Task:
All lines featuring the string "model" are to be listed.
======== Listed records
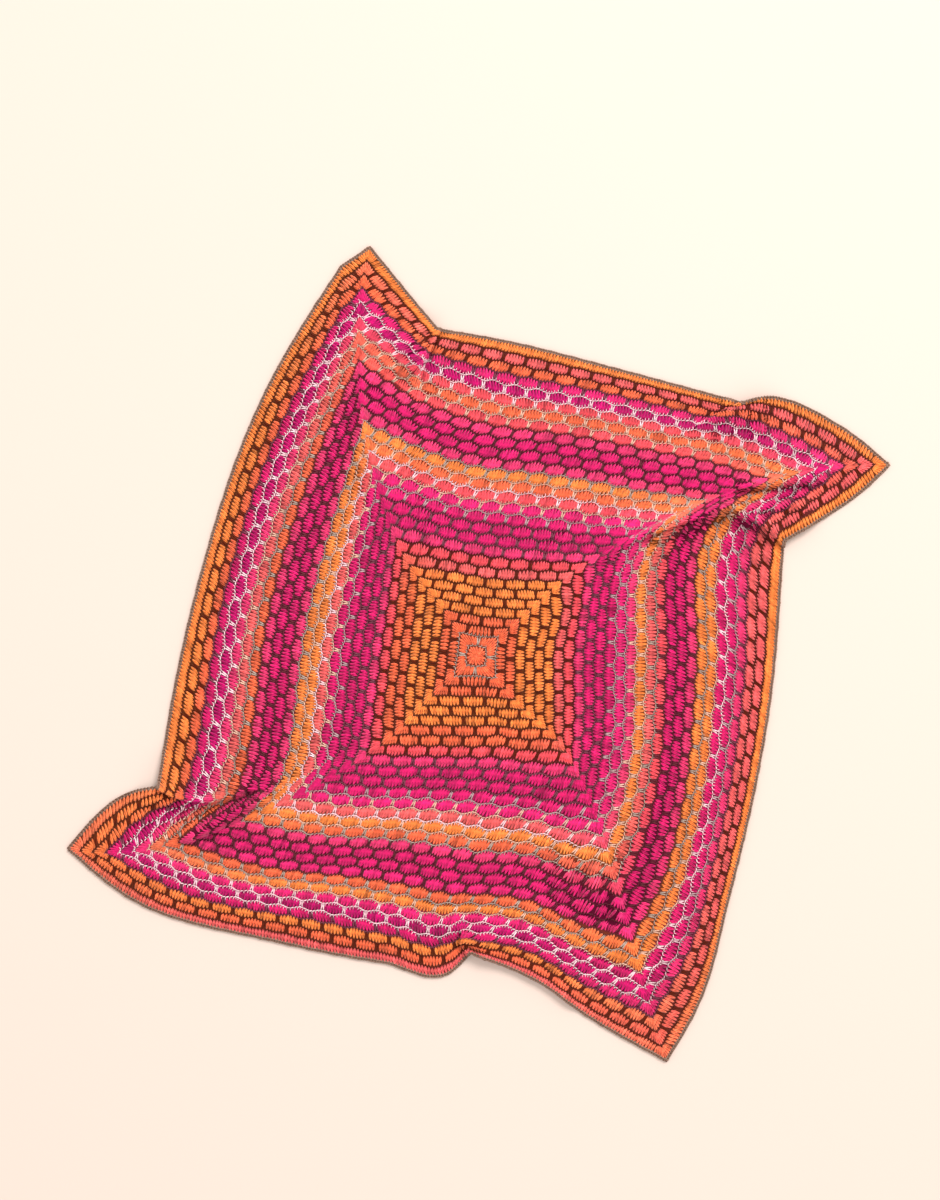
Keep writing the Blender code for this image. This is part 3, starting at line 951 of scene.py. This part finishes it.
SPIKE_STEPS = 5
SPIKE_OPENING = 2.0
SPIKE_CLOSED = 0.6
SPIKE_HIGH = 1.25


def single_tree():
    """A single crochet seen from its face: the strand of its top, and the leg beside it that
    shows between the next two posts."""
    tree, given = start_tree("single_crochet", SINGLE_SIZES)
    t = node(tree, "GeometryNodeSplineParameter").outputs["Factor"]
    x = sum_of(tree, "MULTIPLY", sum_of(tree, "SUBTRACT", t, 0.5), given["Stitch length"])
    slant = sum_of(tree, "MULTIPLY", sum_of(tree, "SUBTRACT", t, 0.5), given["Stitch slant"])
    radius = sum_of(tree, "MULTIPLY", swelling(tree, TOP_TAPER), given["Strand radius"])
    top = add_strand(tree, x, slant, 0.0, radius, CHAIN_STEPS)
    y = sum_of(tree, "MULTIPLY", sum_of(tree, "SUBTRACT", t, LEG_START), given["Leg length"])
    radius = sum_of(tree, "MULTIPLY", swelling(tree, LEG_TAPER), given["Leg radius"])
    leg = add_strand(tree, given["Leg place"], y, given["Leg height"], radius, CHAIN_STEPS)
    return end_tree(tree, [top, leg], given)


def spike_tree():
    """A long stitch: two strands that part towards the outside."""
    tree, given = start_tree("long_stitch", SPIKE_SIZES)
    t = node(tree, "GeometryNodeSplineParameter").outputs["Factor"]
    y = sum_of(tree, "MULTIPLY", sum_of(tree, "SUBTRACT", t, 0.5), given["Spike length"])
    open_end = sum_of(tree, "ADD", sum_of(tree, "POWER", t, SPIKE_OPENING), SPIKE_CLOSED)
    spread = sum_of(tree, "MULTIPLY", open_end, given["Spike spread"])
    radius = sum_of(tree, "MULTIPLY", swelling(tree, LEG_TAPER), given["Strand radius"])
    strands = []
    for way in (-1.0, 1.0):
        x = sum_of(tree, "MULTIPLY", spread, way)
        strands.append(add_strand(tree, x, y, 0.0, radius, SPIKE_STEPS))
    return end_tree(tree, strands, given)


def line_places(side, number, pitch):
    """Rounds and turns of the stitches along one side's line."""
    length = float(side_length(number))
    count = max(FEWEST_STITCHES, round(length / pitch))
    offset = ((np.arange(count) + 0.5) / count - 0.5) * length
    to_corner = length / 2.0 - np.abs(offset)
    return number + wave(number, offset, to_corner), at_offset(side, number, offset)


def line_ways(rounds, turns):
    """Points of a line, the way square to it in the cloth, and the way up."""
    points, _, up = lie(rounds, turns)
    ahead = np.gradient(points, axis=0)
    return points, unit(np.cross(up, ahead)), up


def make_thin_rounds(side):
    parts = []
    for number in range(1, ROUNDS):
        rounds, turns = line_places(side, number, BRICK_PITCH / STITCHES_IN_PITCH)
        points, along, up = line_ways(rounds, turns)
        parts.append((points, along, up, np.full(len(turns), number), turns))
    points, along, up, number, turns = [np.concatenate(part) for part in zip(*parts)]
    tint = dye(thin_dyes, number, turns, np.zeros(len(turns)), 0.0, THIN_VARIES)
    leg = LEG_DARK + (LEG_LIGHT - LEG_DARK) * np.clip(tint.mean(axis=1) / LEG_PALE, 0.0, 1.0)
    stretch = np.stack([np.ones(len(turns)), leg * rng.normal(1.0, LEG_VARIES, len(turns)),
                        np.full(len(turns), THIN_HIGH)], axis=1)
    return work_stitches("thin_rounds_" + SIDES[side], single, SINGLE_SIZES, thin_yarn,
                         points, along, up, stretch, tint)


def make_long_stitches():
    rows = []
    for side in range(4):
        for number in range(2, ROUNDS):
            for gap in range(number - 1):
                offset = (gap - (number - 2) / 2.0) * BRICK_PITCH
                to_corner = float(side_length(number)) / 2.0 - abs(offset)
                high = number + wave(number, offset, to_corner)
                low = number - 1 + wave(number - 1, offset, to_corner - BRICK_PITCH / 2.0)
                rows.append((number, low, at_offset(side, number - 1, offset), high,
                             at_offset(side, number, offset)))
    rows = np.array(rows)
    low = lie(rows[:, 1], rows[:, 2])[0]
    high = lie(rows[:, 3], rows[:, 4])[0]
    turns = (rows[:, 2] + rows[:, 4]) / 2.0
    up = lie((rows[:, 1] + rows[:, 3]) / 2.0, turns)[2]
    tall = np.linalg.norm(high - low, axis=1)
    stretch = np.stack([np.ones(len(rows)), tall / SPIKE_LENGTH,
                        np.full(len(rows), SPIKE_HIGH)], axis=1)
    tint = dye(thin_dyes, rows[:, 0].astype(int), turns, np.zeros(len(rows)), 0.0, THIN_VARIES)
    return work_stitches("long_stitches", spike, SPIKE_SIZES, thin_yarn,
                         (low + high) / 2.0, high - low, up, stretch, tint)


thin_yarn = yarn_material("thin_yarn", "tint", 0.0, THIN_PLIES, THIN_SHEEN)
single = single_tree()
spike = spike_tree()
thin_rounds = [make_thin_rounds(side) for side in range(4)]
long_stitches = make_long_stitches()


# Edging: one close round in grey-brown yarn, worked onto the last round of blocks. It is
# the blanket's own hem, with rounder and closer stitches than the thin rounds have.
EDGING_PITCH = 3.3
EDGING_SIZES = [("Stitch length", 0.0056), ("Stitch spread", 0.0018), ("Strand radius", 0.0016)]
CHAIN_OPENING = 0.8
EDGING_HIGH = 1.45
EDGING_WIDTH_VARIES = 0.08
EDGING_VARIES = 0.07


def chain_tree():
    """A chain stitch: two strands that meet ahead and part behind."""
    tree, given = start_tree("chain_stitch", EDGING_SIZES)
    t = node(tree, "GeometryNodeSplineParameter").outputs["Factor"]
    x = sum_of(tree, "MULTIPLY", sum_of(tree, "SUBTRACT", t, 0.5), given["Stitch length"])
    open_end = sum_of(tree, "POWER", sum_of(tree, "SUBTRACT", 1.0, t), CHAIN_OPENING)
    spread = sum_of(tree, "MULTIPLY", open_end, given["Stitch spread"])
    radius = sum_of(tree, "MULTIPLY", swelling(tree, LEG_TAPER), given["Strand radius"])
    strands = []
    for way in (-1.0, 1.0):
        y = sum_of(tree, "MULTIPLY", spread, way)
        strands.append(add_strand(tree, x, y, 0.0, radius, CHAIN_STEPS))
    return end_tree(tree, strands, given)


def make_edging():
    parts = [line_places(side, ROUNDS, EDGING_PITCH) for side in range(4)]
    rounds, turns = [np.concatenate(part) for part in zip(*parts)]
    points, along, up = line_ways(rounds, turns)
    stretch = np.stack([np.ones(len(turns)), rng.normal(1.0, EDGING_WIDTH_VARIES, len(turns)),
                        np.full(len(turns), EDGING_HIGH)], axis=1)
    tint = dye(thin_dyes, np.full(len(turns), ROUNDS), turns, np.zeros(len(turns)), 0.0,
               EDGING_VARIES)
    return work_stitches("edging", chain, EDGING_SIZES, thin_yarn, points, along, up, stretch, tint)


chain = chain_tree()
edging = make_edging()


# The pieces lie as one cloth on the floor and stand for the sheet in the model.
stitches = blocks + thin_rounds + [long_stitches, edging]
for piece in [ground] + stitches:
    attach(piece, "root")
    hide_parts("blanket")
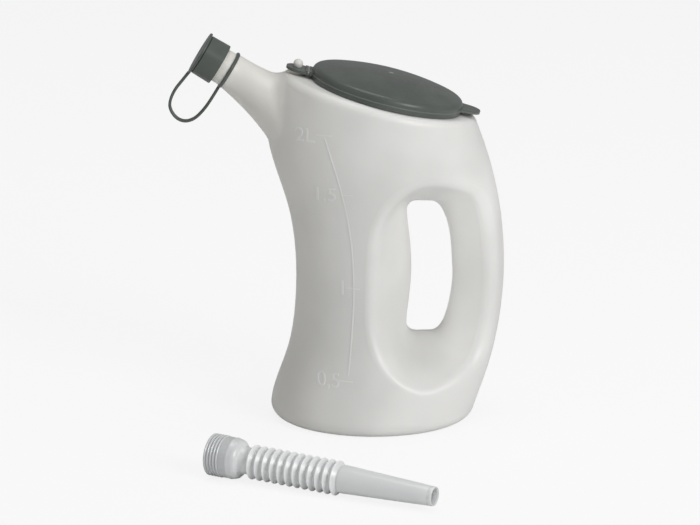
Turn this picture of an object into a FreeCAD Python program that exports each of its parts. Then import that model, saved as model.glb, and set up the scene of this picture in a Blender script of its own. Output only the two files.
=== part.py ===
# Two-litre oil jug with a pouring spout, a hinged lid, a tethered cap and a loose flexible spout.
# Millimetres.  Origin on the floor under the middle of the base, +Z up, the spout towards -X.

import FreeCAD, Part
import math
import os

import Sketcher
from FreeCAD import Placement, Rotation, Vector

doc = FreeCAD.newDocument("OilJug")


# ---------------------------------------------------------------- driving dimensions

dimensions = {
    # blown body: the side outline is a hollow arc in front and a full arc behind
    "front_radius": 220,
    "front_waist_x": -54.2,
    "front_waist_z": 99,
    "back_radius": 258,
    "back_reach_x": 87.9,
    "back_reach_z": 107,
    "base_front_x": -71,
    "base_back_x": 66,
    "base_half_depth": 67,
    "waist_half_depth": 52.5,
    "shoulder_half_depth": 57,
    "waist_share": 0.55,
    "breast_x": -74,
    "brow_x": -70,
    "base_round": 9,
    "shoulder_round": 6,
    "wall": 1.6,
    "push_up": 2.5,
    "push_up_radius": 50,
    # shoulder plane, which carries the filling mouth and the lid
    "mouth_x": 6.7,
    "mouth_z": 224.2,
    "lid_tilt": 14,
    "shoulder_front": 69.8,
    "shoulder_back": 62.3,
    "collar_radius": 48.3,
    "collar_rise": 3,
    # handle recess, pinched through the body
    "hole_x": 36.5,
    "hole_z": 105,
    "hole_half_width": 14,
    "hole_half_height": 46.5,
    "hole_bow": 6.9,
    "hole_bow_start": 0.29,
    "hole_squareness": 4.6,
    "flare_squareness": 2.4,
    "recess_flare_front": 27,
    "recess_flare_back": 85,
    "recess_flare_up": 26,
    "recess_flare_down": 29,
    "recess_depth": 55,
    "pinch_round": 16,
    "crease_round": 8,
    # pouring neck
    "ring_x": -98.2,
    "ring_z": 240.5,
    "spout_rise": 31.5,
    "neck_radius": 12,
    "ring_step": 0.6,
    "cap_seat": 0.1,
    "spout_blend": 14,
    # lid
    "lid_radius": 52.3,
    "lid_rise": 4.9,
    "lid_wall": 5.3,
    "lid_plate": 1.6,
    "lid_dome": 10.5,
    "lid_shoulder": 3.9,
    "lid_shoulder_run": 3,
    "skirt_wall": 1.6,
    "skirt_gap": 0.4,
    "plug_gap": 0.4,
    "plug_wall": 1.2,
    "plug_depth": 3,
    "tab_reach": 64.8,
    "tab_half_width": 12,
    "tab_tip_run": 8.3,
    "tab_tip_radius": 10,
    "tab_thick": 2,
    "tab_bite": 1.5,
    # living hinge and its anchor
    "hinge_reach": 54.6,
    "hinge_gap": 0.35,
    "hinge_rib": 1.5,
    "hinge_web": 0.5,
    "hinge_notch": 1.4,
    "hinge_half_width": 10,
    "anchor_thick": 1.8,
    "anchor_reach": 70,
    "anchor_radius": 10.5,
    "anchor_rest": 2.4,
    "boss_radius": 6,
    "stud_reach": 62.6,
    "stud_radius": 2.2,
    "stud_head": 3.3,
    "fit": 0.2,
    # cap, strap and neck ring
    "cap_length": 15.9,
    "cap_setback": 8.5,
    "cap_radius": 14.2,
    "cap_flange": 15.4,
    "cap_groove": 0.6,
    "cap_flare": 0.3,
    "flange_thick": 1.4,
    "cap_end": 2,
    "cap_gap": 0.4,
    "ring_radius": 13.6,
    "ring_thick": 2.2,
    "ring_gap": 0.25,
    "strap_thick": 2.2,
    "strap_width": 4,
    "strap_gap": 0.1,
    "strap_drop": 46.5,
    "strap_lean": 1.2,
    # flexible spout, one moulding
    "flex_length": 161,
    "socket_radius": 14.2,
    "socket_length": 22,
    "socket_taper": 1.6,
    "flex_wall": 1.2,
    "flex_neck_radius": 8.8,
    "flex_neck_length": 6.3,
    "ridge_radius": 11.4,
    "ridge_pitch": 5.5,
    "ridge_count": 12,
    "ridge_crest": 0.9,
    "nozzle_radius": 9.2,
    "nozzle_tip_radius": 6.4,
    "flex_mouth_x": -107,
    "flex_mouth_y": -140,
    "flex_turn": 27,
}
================
Expected output:
# The pieces lie as one cloth on the floor and stand for the sheet in the model.
Turn this picture of an object into a FreeCAD Python program that exports each of its parts. Then import that model, saved as model.glb, and set up the scene of this picture in a Blender script of its own. Output only the two files.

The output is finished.